• _TO BE DONE_
Below are entries. Copy exactly the lines running from the line that holds "panels = body_panels()" to the line that holds "imported = [obj", with both ends included.

═══ AVAILABLE DATA ═══

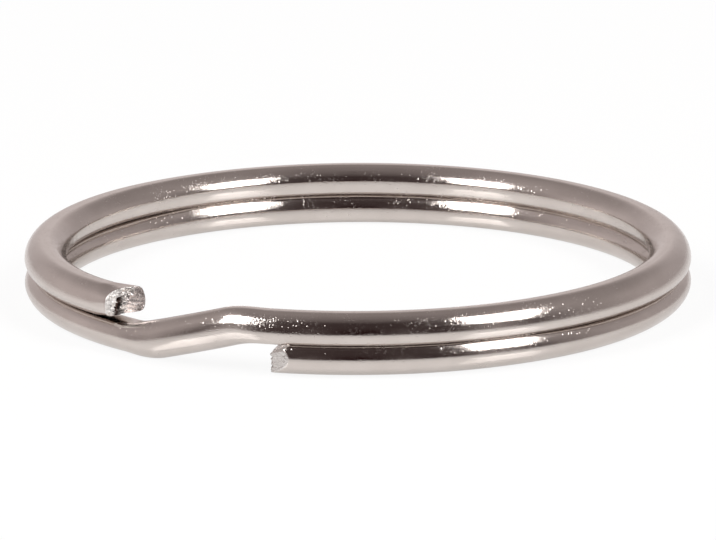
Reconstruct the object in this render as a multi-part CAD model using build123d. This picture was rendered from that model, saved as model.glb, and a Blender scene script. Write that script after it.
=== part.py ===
"""A split key ring: one length of spring wire, coiled into two turns that lie flat on each other.

The wire is drawn round and then pressed flat on top and underneath, where the two turns lie on each other.
Between its two tips only one wire passes, so the press leaves it nearly round there, and it crosses from the
upper turn down to the lower one. Keys go in under a tip and slide round until they hang on both turns.

Frame: +Z up, the origin on the ring's axis at the face that it lies on. A place along the wire is an angle
called turn, in degrees, measured clockwise from -Y as seen from above.
"""

import os
from math import cos, degrees, radians, sin, tan

from build123d import *

# Driving dimensions, in millimetres and degrees.
ring_diameter = 30.0  # over the outside of the turns
pressed_height = 1.375  # of the pressed wire, along the ring's axis
pressed_flat = 0.495  # width of the flat that the press leaves on top and underneath
crossing_height = 1.7  # of the nearly round wire of the crossing
crossing_flat = 0.04
coil_gap = 0.015  # between the two turns

crossing_start = 16.8  # turn at which the wire begins to leave the upper turn
bend_sweep = 6.5  # of turn, for each of the crossing's two bends
slope_sweep = 13.3  # of turn, for the straight slope between them
fade_sweep = 7.6  # of turn, for the pressed section to grow round
upper_tip_gap = 1.6  # of turn, from the crossing to the nearest point of the upper tip
lower_tip_gap = 0.6  # the same for the lower tip

upper_tip_bevel = 18.0  # that the upper tip's cut leans back on the outside
upper_tip_lean = 10.0  # that it leans back at the top
lower_tip_bevel = 23.0  # the same two at the lower tip
lower_tip_lean = 14.0
tip_lift = 0.09  # that the upper tip stands up off the lower turn
lift_sweep = 22.0  # of turn, for that lift to build up
flat_sweep = 5.0  # of turn, for the lower end, which lies flat

# How finely the lofted stretches follow their curves.
crossing_stations = 15
end_stations = 6
slope_step = 0.05  # of turn, over which a slope is measured
overrun = 2.0  # of turn, that a tip is made too long before it is cut

# Worked out from them.
pressed_width = pressed_flat + pressed_height
wire_radius = (ring_diameter - pressed_width) / 2
stack_height = 2 * pressed_height + coil_gap
upper_middle = stack_height - pressed_height / 2
lower_middle = pressed_height / 2
crossing_sweep = 2 * bend_sweep + slope_sweep
crossing_end = crossing_start + crossing_sweep
round_start = crossing_start - lower_tip_gap
round_end = crossing_end + upper_tip_gap


def bevel_reach(bevel):
    """How far, in turn, a bevelled cut's point on the inside reaches past the middle of the wire."""
    return degrees(pressed_width / 2 * tan(radians(bevel)) / wire_radius)


upper_tip = round_end + bevel_reach(upper_tip_bevel)
lower_tip = round_start - bevel_reach(lower_tip_bevel)


def radial(turn):
    """The direction outwards from the ring's axis."""
    return Vector(-sin(radians(turn)), -cos(radians(turn)), 0)


def forward(turn, slope=0.0):
    """The direction along the wire, away from the upper tip, on a slope of rise over run."""
    return Vector(-cos(radians(turn)), sin(radians(turn)), slope).normalized()


def section(turn, middle, slope=0.0, height=pressed_height, flat=pressed_flat):
    """The wire's outline across its own direction: flat top and bottom, and round sides."""
    centre = radial(turn) * wire_radius + Vector(0, 0, middle)
    across = Plane(centre, x_dir=radial(turn), z_dir=forward(turn, slope))
    return across * SlotCenterToCenter(flat, height)


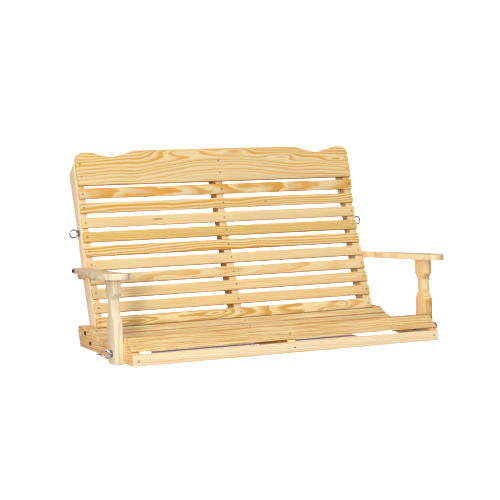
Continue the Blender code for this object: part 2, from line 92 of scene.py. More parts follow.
ARM_T = 0.0224
EYE_R = 0.0147
EYE_WIRE = 0.0035
EYE_OUT = 0.0215
EYE_REAR = (0.5845, 0.4055)
EYE_FRONT = (0.1180, 0.0330)
WASHER_R = 0.0130
INNER_WASHER_R = 0.0100
WASHER_T = 0.0020
NUT_R = 0.0075
NUT_T = 0.0065
BOLT_R = 0.0035
BORE_R = 0.0042
DEPTH_SHIFT = -0.3402
BASE_LIFT = 0.0080
UPRIGHT_X = SEAT_HALF - LUMBER - GAP - LUMBER / 2
STRINGER_X = SEAT_HALF - LUMBER / 2
POST_X = SEAT_HALF + GAP + LUMBER / 2
ARM_TOP = POST_FOOT + POST_LEN + GAP + ARM_T
STRINGER_BOLTS = ((0.4528, 0.0552), (0.4027, 0.0257))
LOWER_POST_BOLT = (0.1250, 0.0115)
SINK_R, SINK_DEPTH = 0.0078, 0.0060
ARM_BOLT = (0.5300, ARM_TOP - ARM_T / 2)
ARM_BOLT_HEAD_X = 0.6185
LAP_BOLTS = ((0.4020, 0.0200), (0.4550, 0.0450))

SHIFT = Vector((0.0, DEPTH_SHIFT, BASE_LIFT))
ROOT = "swing_seat"
RIGHT = Vector((1.0, 0.0, 0.0))


# ------------------------------------------------------------------ node help
def op(nt, kind, a, b=None, c=None, clamp=False):
    """A Math node; numbers go on its sockets, sockets are linked."""
    n = nt.nodes.new("ShaderNodeMath")
    n.operation = kind
    n.use_clamp = clamp
    for i, v in enumerate((a, b, c)):
        if v is None:
            continue
        if isinstance(v, (int, float)):
            n.inputs[i].default_value = v
        else:
            nt.links.new(v, n.inputs[i])
    return n.outputs[0]


def combine(nt, x, y, z):
    n = nt.nodes.new("ShaderNodeCombineXYZ")
    for i, v in enumerate((x, y, z)):
        if isinstance(v, (int, float)):
            n.inputs[i].default_value = v
        else:
            nt.links.new(v, n.inputs[i])
    return n.outputs[0]


def noise1(nt, w, detail=1.0, rough=0.5):
    n = nt.nodes.new("ShaderNodeTexNoise")
    n.noise_dimensions = "1D"
    n.inputs["Scale"].default_value = 1.0
    n.inputs["Detail"].default_value = detail
    n.inputs["Roughness"].default_value = rough
    nt.links.new(w, n.inputs["W"])
    return n.outputs[0]


def noise3(nt, vec, detail=2.0, rough=0.5):
    n = nt.nodes.new("ShaderNodeTexNoise")
    n.inputs["Scale"].default_value = 1.0
    n.inputs["Detail"].default_value = detail
    n.inputs["Roughness"].default_value = rough
    nt.links.new(vec, n.inputs["Vector"])
    return n.outputs[0]


def ramp(nt, fac, stops, mode="LINEAR"):
    n = nt.nodes.new("ShaderNodeValToRGB")
    n.color_ramp.interpolation = mode
    els = n.color_ramp.elements
    while len(els) > 1:
        els.remove(els[-1])
    els[0].position = stops[0][0]
    els[0].color = (*[stops[0][1]] * 3, 1.0)
    for pos, v in stops[1:]:
        e = els.new(pos)
        e.color = (*[v] * 3, 1.0)
    nt.links.new(fac, n.inputs[0])
    return n.outputs[0]


def mix_colour(nt, fac, a, b, blend="MIX"):
    n = nt.nodes.new("ShaderNodeMix")
    n.data_type = "RGBA"
    n.blend_type = blend
    for socket, v in ((n.inputs[0], fac), (n.inputs[6], a), (n.inputs[7], b)):
        if isinstance(v, (int, float)):
            socket.default_value = v
        elif isinstance(v, tuple):
            socket.default_value = (*v, 1.0)
        else:
            nt.links.new(v, socket)
    return n.outputs[2]


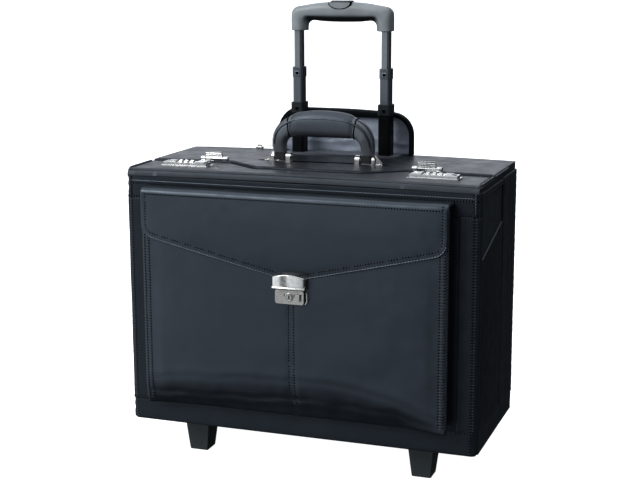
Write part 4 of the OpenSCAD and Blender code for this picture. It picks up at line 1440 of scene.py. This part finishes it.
def world():
    """A studio: bright overhead and to the front left, a pale strip low behind, and dark at the right."""
    made = bpy.data.worlds.new("studio")
    bpy.context.scene.world = made
    made.use_nodes = True
    tree = made.node_tree
    direction = add_node(tree, "TexCoord", "Generated", {})
    # each light: its direction, the cosines where it starts and is full, and its strength
    lights = (((0, 0, 1), 0.55, 0.95, 1.3), ((-0.72, -0.68, 0.04), 0.5, 0.97, 0.95),
              ((-0.33, 0.92, 0.22), 0.86, 0.985, 1.15), ((0.94, -0.3, 0.2), 0.95, 0.99, 0.9))
    total = 0.0
    for toward, start, full, strength in lights:
        facing = add_node(tree, "VectorMath", "Value", {0: direction, 1: Vector(toward).normalized()},
                          operation="DOT_PRODUCT")
        lobe = add_node(tree, "MapRange", "Result", {"Value": facing, "From Min": start, "From Max": full,
                                                     "To Max": strength}, interpolation_type="SMOOTHSTEP")
        total = add_node(tree, "Math", "Value", {0: total, 1: lobe})
    # a narrow black flag upright in the bright front, seen as a band in polished metal
    flag = math.radians(-116)
    beside = add_node(tree, "VectorMath", "Value", {0: direction, 1: (-math.sin(flag), math.cos(flag), 0)},
                      operation="DOT_PRODUCT")
    away = add_node(tree, "Math", "Value", {0: beside}, operation="ABSOLUTE")
    clear = add_node(tree, "MapRange", "Result", {"Value": away, "From Min": 0.055, "From Max": 0.07,
                                                  "To Min": 0.08})
    total = add_node(tree, "Math", "Value", {0: total, 1: clear}, operation="MULTIPLY")
    total = add_node(tree, "Math", "Value", {0: total, 1: 0.03})
    tree.links.new(total, tree.nodes["Background"].inputs["Strength"])
    tree.nodes["Background"].inputs["Color"].default_value = (0.92, 0.97, 1.05, 1)


def key_light():
    """A soft square lamp high at the front left, aimed at the case's middle."""
    data = bpy.data.lights.new("key", "AREA")
    data.size, data.energy = 1.4, 40
    lamp = placed("key", data)
    lamp.location = (-1.6, -2.2, 2.2)
    lamp.rotation_mode = "QUATERNION"
    lamp.rotation_quaternion = (Vector((0, 0, 0.25)) - lamp.location).to_track_quat("-Z", "Y")


def materials_on_cad():
    """Gives every CAD node its material, whether it shows or not."""
    slots = {row["node"]: row["material_slot"] for row in frame["record"]["subparts"]}
    for name, node in frame["nodes"].items():
        node.data.materials.clear()
        node.data.materials.append(SLOTS[slots[name]][0])


materials_on_cad()
camera()
floor()
world()
key_light()
boards()
body_leather()
front_pocket()
pocket_flap()
lids()
carry_handle()
combination_locks()
brackets()
pocket_lock()
rivets()
trolley()
hood()
running_gear()

bpy.context.scene.view_settings.view_transform = "Standard"
bpy.context.view_layer.update()
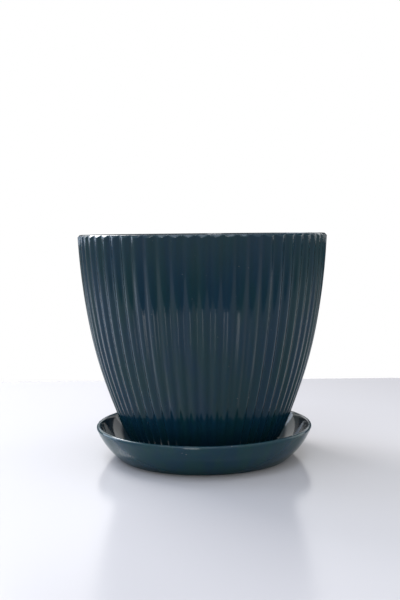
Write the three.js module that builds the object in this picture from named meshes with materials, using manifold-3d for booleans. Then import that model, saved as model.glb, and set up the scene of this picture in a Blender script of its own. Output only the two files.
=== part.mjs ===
// A ribbed plant pot standing in its loose saucer: two one-piece plastic mouldings.
// Millimetres and degrees. +Z is up, the origin is the centre of the saucer's underside, and
// z = 0 is what it stands on. The rib that faces -Y is centred on the Y axis.

import * as THREE from 'three';
import { mergeVertices } from 'three/addons/utils/BufferGeometryUtils.js';
import Module from 'manifold-3d';

const wasm = await Module();
wasm.setup();

// The pot's outside, from the rim down to the foot: each stretch is as tall as its drop, and
// its wall leans more and more from upright, from the lean above it to its own lower lean
const rimRadius = 82.5;
const rimLean = 2.4;
const collarDrop = 62.8;
const collarLowerLean = 10.8;
const bellyDrop = 35.7;
const bellyLowerLean = 18.5;
const coneDrop = 27.7;
const coneLowerLean = 21.8;
const heelDrop = 17.8;
const heelLowerLean = 41.5;

// The pot's ribs, which run from the rim's bevel down the wall and fade out over the heel. The
// broadening makes the crests wider than the grooves between them, 0 making them alike
const ribCount = 62;
const grooveDepth = 1.2;
const crestBroadening = 0.08;

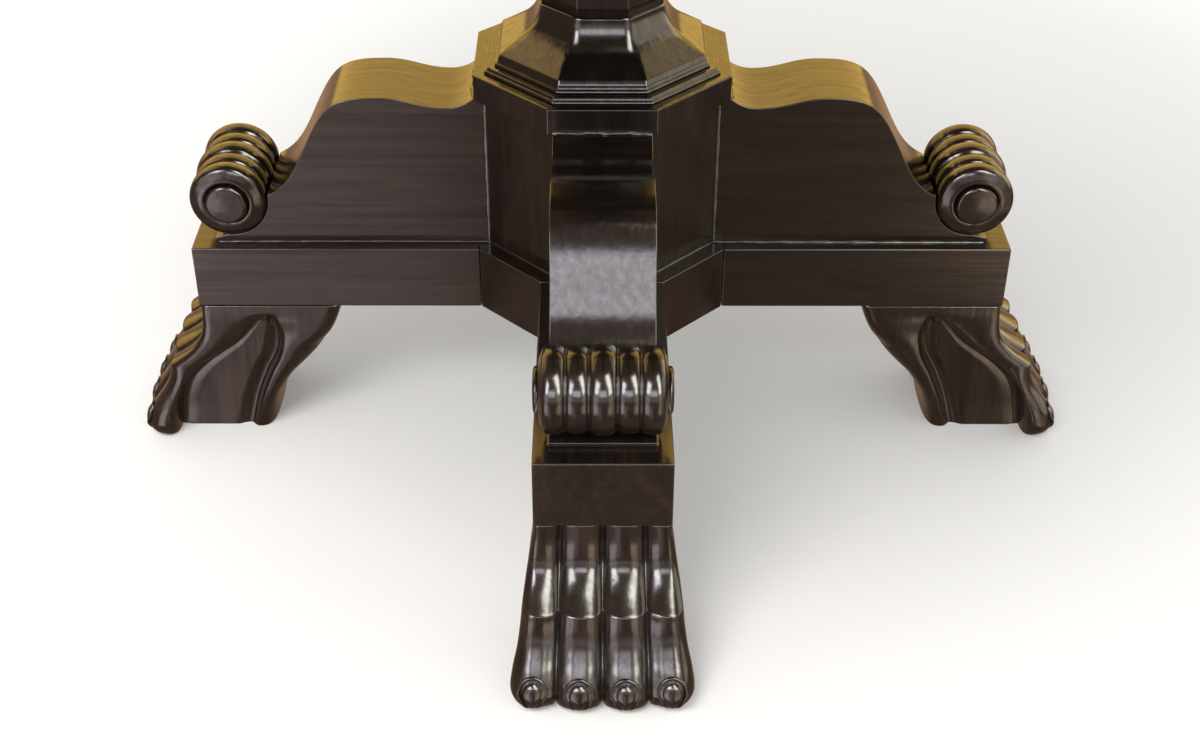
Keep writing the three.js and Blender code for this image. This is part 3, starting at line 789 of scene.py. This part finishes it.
def cuticle(toe, steps=44, sides=10):
    """The fold of skin over a claw: a low rounded roll, arched over it and open below."""
    span = 324
    path = []
    for n in range(steps + 1):
        angle = -math.radians(span / 2) + math.radians(span) * n / steps
        path.append(toe_frame(toe, *claw_outline(angle, FOLD_HALF, FOLD_TOP, FOLD_POINT)))
    points = np.array([p for p, _ in path])
    tangents = np.gradient(points, axis=0)
    verts, faces = [], []
    for n, (point, normal) in enumerate(path):
        tangent = tangents[n] / np.linalg.norm(tangents[n])
        side = np.cross(tangent, normal)
        taper = math.sin(math.pi * min(1, max(0.02, n / steps))) ** 0.5
        for k in range(sides):
            a = 2 * math.pi * k / sides
            offset = FOLD_WIDE * taper * math.cos(a) * side
            offset += FOLD_HIGH * taper * math.sin(a) * normal
            verts.append(point - 0.15 * normal + offset)
    faces += ring_faces(steps + 1, sides)
    return verts, faces


def paws():
    """One carved paw, its claws and the folds over them, used on all four arms."""
    levels = paw_levels()
    rings = []
    for z in levels:
        x, y = half_ring(z)
        x = np.concatenate([x, x[-2:0:-1]])
        y = np.concatenate([y, -y[-2:0:-1]])
        rings.append(np.stack([x, y, np.full_like(x, z)], 1))
    count = len(rings[0])
    verts = [v for ring in rings for v in ring]
    faces = ring_faces(len(rings), count)
    for toe in range(4):
        for more, shapes in (claw(toe), cuticle(toe)):
            first = len(verts)
            verts += more
            faces += [tuple(first + i for i in face) for face in shapes]
    verts = np.array(verts) * MM
    for arm, angle in ARM_ANGLES.items():
        name = f"look_paw_{arm}"
        obj = link(name, mesh_from(name, verts, faces), angle)
        dress(obj, DARK, [f"paw_{arm}"], "z")


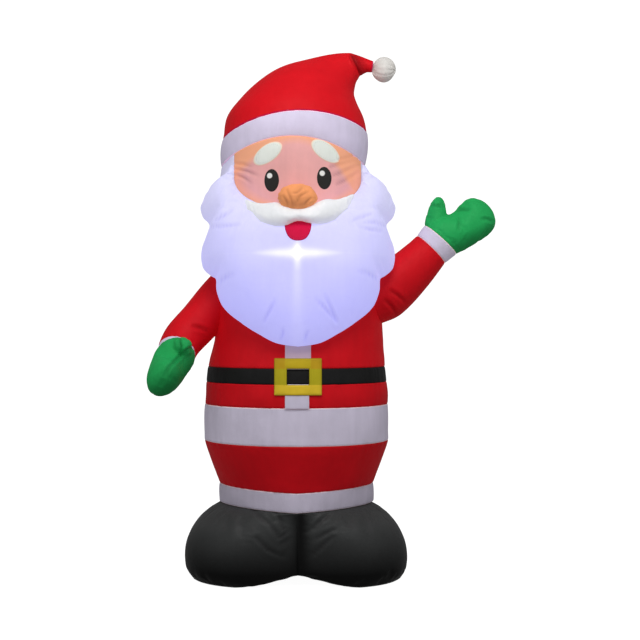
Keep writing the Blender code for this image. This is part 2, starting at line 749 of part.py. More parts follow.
def main():
    clear_scene()
    panels = body_panels()
    boot("left_boot", 1, panels["boot_cuff"])
    boot("right_boot", -1, panels["boot_cuff"])
    head_form, face, hair = head()
    band = hat_band()
    hat()
    left_sleeve = raised_arm(panels["coat"])
    right_sleeve = lowered_arm(panels["coat"])
    beard_raw = bag("beard_form", beard_form())
    beard = bag("beard", beard_form(), WHITE)
    cut(beard, head_form, panels["coat"], left_sleeve, right_sleeve, band)
    lip = moustache()
    cut(lip, head_form, beard_raw)
    tip = nose()
    cut(tip, head_form, lip)
    face_details(head_form, beard_raw, lip, band)
    waist_details(beard_raw)
    stand_on_origin()


main()
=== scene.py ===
"""A waving garden Santa, sewn from thin coloured polyester and held up by the air inside it.

Each chamber is cut and sewn as the real one is: the cloth is pulled in at its seams, puckers run out
from the stitches, and the padded chambers are blown up as cloth. Sizes are metres. The shapes are worked
out round the figure's own axis and then moved to its place in the frame.
"""

import math

import bmesh
import bpy
from mathutils import Matrix, Vector, noise
from mathutils.bvhtree import BVHTree
from mathutils.geometry import intersect_point_line


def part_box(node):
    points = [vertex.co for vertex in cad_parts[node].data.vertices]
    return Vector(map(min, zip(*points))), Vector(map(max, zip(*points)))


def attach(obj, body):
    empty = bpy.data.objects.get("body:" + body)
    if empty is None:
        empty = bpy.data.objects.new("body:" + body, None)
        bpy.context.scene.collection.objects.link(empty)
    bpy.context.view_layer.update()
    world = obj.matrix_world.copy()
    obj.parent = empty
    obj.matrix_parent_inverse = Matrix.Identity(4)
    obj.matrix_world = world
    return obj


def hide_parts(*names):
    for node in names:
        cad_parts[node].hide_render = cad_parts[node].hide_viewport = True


bl_info = {
    "name": "Air-filled garden Santa",
    "version": (1, 0, 0),
    "blender": (4, 5, 0),
    "location": "3D View > Sidebar > Garden Santa",
    "description": "Sews and blows up the cloth chambers of a waving garden figure",
    "category": "Add Mesh",
}

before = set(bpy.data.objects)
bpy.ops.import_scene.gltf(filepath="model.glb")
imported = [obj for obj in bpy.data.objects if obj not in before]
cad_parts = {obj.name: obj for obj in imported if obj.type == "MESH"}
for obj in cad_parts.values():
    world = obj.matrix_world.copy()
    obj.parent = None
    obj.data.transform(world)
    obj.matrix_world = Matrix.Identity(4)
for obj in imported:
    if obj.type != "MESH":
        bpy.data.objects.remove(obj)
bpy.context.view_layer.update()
BELT_LOW, BELT_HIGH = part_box("belt")
STAND = Vector(((BELT_LOW[0] + BELT_HIGH[0]) / 2, (BELT_LOW[1] + BELT_HIGH[1]) / 2, 0))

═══

• _ANSWER TO THIS EXERCISE_
    panels = body_panels()
    boot("left_boot", 1, panels["boot_cuff"])
    boot("right_boot", -1, panels["boot_cuff"])
    head_form, face, hair = head()
    band = hat_band()
    hat()
    left_sleeve = raised_arm(panels["coat"])
    right_sleeve = lowered_arm(panels["coat"])
    beard_raw = bag("beard_form", beard_form())
    beard = bag("beard", beard_form(), WHITE)
    cut(beard, head_form, panels["coat"], left_sleeve, right_sleeve, band)
    lip = moustache()
    cut(lip, head_form, beard_raw)
    tip = nose()
    cut(tip, head_form, lip)
    face_details(head_form, beard_raw, lip, band)
    waist_details(beard_raw)
    stand_on_origin()


main()
=== scene.py ===
"""A waving garden Santa, sewn from thin coloured polyester and held up by the air inside it.

Each chamber is cut and sewn as the real one is: the cloth is pulled in at its seams, puckers run out
from the stitches, and the padded chambers are blown up as cloth. Sizes are metres. The shapes are worked
out round the figure's own axis and then moved to its place in the frame.
"""

import math

import bmesh
import bpy
from mathutils import Matrix, Vector, noise
from mathutils.bvhtree import BVHTree
from mathutils.geometry import intersect_point_line


def part_box(node):
    points = [vertex.co for vertex in cad_parts[node].data.vertices]
    return Vector(map(min, zip(*points))), Vector(map(max, zip(*points)))


def attach(obj, body):
    empty = bpy.data.objects.get("body:" + body)
    if empty is None:
        empty = bpy.data.objects.new("body:" + body, None)
        bpy.context.scene.collection.objects.link(empty)
    bpy.context.view_layer.update()
    world = obj.matrix_world.copy()
    obj.parent = empty
    obj.matrix_parent_inverse = Matrix.Identity(4)
    obj.matrix_world = world
    return obj


def hide_parts(*names):
    for node in names:
        cad_parts[node].hide_render = cad_parts[node].hide_viewport = True


bl_info = {
    "name": "Air-filled garden Santa",
    "version": (1, 0, 0),
    "blender": (4, 5, 0),
    "location": "3D View > Sidebar > Garden Santa",
    "description": "Sews and blows up the cloth chambers of a waving garden figure",
    "category": "Add Mesh",
}

before = set(bpy.data.objects)
bpy.ops.import_scene.gltf(filepath="model.glb")
imported = [obj for obj in bpy.data.objects if obj not in before]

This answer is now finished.